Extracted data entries
○ ○ ○ ○

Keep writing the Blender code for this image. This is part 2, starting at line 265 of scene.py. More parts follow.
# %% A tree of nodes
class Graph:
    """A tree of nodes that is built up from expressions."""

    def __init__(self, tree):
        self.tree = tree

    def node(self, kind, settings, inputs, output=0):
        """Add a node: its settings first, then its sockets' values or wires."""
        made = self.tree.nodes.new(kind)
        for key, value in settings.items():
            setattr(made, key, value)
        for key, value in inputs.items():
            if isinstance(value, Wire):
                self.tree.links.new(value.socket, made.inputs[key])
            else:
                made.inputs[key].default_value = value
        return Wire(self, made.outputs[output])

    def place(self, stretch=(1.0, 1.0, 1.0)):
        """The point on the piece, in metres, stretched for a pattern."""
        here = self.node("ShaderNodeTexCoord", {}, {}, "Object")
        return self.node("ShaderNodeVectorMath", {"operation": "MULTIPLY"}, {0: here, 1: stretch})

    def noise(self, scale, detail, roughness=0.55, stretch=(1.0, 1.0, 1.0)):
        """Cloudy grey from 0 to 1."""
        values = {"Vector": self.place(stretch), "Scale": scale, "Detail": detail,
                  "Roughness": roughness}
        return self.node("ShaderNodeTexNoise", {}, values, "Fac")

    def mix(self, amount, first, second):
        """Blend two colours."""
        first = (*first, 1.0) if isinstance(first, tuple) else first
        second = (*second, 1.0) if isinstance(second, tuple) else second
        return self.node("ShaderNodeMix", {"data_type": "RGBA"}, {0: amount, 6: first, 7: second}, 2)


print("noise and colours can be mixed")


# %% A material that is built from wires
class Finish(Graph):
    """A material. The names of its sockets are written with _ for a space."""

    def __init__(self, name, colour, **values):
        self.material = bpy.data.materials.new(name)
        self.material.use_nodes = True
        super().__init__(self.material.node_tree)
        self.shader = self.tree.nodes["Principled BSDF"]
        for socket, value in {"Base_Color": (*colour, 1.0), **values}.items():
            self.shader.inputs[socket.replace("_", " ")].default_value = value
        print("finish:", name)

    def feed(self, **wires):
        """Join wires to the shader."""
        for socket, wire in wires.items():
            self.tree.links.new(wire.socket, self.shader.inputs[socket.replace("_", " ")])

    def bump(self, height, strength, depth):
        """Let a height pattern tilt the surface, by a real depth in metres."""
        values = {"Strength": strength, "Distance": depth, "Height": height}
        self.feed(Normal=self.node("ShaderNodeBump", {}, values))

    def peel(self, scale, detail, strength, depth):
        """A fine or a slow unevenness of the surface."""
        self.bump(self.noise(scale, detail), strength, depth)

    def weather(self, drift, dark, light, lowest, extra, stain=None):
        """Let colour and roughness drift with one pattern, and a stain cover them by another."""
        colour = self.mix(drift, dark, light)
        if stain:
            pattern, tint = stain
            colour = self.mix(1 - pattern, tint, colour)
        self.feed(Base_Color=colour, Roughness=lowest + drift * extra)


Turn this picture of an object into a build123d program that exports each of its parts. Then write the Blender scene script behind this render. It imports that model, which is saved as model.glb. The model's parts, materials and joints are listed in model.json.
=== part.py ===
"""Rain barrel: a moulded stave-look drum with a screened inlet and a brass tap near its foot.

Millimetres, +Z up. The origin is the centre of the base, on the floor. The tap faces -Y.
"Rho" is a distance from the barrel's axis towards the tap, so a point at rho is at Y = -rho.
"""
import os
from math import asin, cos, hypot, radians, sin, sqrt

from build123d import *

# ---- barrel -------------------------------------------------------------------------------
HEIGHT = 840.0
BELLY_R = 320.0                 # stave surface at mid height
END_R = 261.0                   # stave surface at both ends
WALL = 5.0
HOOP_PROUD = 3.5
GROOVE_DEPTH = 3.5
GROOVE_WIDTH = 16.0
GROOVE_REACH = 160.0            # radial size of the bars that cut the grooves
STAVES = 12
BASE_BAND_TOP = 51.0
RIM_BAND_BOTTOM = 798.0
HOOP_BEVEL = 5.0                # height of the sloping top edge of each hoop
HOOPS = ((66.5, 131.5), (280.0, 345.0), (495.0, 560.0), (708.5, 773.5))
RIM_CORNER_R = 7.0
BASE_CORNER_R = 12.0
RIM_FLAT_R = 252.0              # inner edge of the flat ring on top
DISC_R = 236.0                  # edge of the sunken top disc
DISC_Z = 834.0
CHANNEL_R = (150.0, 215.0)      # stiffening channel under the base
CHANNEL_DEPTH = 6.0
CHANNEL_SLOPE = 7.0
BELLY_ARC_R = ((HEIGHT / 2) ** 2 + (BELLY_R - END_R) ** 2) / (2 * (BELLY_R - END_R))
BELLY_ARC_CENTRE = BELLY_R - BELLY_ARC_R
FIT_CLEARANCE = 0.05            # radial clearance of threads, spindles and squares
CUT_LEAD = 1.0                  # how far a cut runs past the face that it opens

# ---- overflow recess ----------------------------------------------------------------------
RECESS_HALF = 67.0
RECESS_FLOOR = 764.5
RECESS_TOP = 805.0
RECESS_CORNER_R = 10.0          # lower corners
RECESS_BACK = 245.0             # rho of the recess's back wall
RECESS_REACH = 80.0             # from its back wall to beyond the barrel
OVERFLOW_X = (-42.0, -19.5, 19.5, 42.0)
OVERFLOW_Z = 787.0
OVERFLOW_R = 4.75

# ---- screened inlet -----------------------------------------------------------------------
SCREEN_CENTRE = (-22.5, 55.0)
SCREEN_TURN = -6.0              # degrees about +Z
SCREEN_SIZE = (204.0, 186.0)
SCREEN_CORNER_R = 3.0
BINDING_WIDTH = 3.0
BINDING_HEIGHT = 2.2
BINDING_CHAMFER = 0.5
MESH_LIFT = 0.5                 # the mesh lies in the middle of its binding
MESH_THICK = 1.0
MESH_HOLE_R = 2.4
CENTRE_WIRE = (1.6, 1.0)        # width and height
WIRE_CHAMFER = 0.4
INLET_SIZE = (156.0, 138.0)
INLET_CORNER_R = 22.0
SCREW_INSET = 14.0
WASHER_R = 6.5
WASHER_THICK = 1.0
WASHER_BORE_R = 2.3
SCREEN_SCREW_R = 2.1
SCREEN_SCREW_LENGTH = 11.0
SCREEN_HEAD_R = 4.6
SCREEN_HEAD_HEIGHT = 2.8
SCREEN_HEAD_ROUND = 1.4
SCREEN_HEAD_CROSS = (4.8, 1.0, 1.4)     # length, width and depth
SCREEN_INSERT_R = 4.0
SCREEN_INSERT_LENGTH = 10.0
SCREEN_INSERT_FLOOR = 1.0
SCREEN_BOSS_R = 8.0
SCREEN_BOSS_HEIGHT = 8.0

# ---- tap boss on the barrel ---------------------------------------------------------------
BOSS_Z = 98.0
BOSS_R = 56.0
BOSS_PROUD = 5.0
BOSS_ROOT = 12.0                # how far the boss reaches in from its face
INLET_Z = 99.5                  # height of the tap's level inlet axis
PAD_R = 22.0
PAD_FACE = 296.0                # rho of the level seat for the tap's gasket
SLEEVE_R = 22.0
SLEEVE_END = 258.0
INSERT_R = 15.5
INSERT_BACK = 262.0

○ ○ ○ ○

STATED PROBLEM:
Quote every entry exactly.

REPLY TO THE TASK:
Keep writing the Blender code for this image. This is part 2, starting at line 265 of scene.py. More parts follow.
# %% A tree of nodes
class Graph:
    """A tree of nodes that is built up from expressions."""

    def __init__(self, tree):
        self.tree = tree

    def node(self, kind, settings, inputs, output=0):
        """Add a node: its settings first, then its sockets' values or wires."""
        made = self.tree.nodes.new(kind)
        for key, value in settings.items():
            setattr(made, key, value)
        for key, value in inputs.items():
            if isinstance(value, Wire):
                self.tree.links.new(value.socket, made.inputs[key])
            else:
                made.inputs[key].default_value = value
        return Wire(self, made.outputs[output])

    def place(self, stretch=(1.0, 1.0, 1.0)):
        """The point on the piece, in metres, stretched for a pattern."""
        here = self.node("ShaderNodeTexCoord", {}, {}, "Object")
        return self.node("ShaderNodeVectorMath", {"operation": "MULTIPLY"}, {0: here, 1: stretch})

    def noise(self, scale, detail, roughness=0.55, stretch=(1.0, 1.0, 1.0)):
        """Cloudy grey from 0 to 1."""
        values = {"Vector": self.place(stretch), "Scale": scale, "Detail": detail,
                  "Roughness": roughness}
        return self.node("ShaderNodeTexNoise", {}, values, "Fac")

    def mix(self, amount, first, second):
        """Blend two colours."""
        first = (*first, 1.0) if isinstance(first, tuple) else first
        second = (*second, 1.0) if isinstance(second, tuple) else second
        return self.node("ShaderNodeMix", {"data_type": "RGBA"}, {0: amount, 6: first, 7: second}, 2)


print("noise and colours can be mixed")


# %% A material that is built from wires
class Finish(Graph):
    """A material. The names of its sockets are written with _ for a space."""

    def __init__(self, name, colour, **values):
        self.material = bpy.data.materials.new(name)
        self.material.use_nodes = True
        super().__init__(self.material.node_tree)
        self.shader = self.tree.nodes["Principled BSDF"]
        for socket, value in {"Base_Color": (*colour, 1.0), **values}.items():
            self.shader.inputs[socket.replace("_", " ")].default_value = value
        print("finish:", name)

    def feed(self, **wires):
        """Join wires to the shader."""
        for socket, wire in wires.items():
            self.tree.links.new(wire.socket, self.shader.inputs[socket.replace("_", " ")])

    def bump(self, height, strength, depth):
        """Let a height pattern tilt the surface, by a real depth in metres."""
        values = {"Strength": strength, "Distance": depth, "Height": height}
        self.feed(Normal=self.node("ShaderNodeBump", {}, values))

    def peel(self, scale, detail, strength, depth):
        """A fine or a slow unevenness of the surface."""
        self.bump(self.noise(scale, detail), strength, depth)

    def weather(self, drift, dark, light, lowest, extra, stain=None):
        """Let colour and roughness drift with one pattern, and a stain cover them by another."""
        colour = self.mix(drift, dark, light)
        if stain:
            pattern, tint = stain
            colour = self.mix(1 - pattern, tint, colour)
        self.feed(Base_Color=colour, Roughness=lowest + drift * extra)


Turn this picture of an object into a build123d program that exports each of its parts. Then write the Blender scene script behind this render. It imports that model, which is saved as model.glb. The model's parts, materials and joints are listed in model.json.
=== part.py ===
"""Rain barrel: a moulded stave-look drum with a screened inlet and a brass tap near its foot.

Millimetres, +Z up. The origin is the centre of the base, on the floor. The tap faces -Y.
"Rho" is a distance from the barrel's axis towards the tap, so a point at rho is at Y = -rho.
"""
import os
from math import asin, cos, hypot, radians, sin, sqrt

from build123d import *

# ---- barrel -------------------------------------------------------------------------------
HEIGHT = 840.0
BELLY_R = 320.0                 # stave surface at mid height
END_R = 261.0                   # stave surface at both ends
WALL = 5.0
HOOP_PROUD = 3.5
GROOVE_DEPTH = 3.5
GROOVE_WIDTH = 16.0
GROOVE_REACH = 160.0            # radial size of the bars that cut the grooves
STAVES = 12
BASE_BAND_TOP = 51.0
RIM_BAND_BOTTOM = 798.0
HOOP_BEVEL = 5.0                # height of the sloping top edge of each hoop
HOOPS = ((66.5, 131.5), (280.0, 345.0), (495.0, 560.0), (708.5, 773.5))
RIM_CORNER_R = 7.0
BASE_CORNER_R = 12.0
RIM_FLAT_R = 252.0              # inner edge of the flat ring on top
DISC_R = 236.0                  # edge of the sunken top disc
DISC_Z = 834.0
CHANNEL_R = (150.0, 215.0)      # stiffening channel under the base
CHANNEL_DEPTH = 6.0
CHANNEL_SLOPE = 7.0
BELLY_ARC_R = ((HEIGHT / 2) ** 2 + (BELLY_R - END_R) ** 2) / (2 * (BELLY_R - END_R))
BELLY_ARC_CENTRE = BELLY_R - BELLY_ARC_R
FIT_CLEARANCE = 0.05            # radial clearance of threads, spindles and squares
CUT_LEAD = 1.0                  # how far a cut runs past the face that it opens

# ---- overflow recess ----------------------------------------------------------------------
RECESS_HALF = 67.0
RECESS_FLOOR = 764.5
RECESS_TOP = 805.0
RECESS_CORNER_R = 10.0          # lower corners
RECESS_BACK = 245.0             # rho of the recess's back wall
RECESS_REACH = 80.0             # from its back wall to beyond the barrel
OVERFLOW_X = (-42.0, -19.5, 19.5, 42.0)
OVERFLOW_Z = 787.0
OVERFLOW_R = 4.75

# ---- screened inlet -----------------------------------------------------------------------
SCREEN_CENTRE = (-22.5, 55.0)
SCREEN_TURN = -6.0              # degrees about +Z
SCREEN_SIZE = (204.0, 186.0)
SCREEN_CORNER_R = 3.0
BINDING_WIDTH = 3.0
BINDING_HEIGHT = 2.2
BINDING_CHAMFER = 0.5
MESH_LIFT = 0.5                 # the mesh lies in the middle of its binding
MESH_THICK = 1.0
MESH_HOLE_R = 2.4
CENTRE_WIRE = (1.6, 1.0)        # width and height
WIRE_CHAMFER = 0.4
INLET_SIZE = (156.0, 138.0)
INLET_CORNER_R = 22.0
SCREW_INSET = 14.0
WASHER_R = 6.5
WASHER_THICK = 1.0
WASHER_BORE_R = 2.3
SCREEN_SCREW_R = 2.1
SCREEN_SCREW_LENGTH = 11.0
SCREEN_HEAD_R = 4.6
SCREEN_HEAD_HEIGHT = 2.8
SCREEN_HEAD_ROUND = 1.4
SCREEN_HEAD_CROSS = (4.8, 1.0, 1.4)     # length, width and depth
SCREEN_INSERT_R = 4.0
SCREEN_INSERT_LENGTH = 10.0
SCREEN_INSERT_FLOOR = 1.0
SCREEN_BOSS_R = 8.0
SCREEN_BOSS_HEIGHT = 8.0

# ---- tap boss on the barrel ---------------------------------------------------------------
BOSS_Z = 98.0
BOSS_R = 56.0
BOSS_PROUD = 5.0
BOSS_ROOT = 12.0                # how far the boss reaches in from its face
INLET_Z = 99.5                  # height of the tap's level inlet axis
PAD_R = 22.0
PAD_FACE = 296.0                # rho of the level seat for the tap's gasket
SLEEVE_R = 22.0
SLEEVE_END = 258.0
INSERT_R = 15.5
INSERT_BACK = 262.0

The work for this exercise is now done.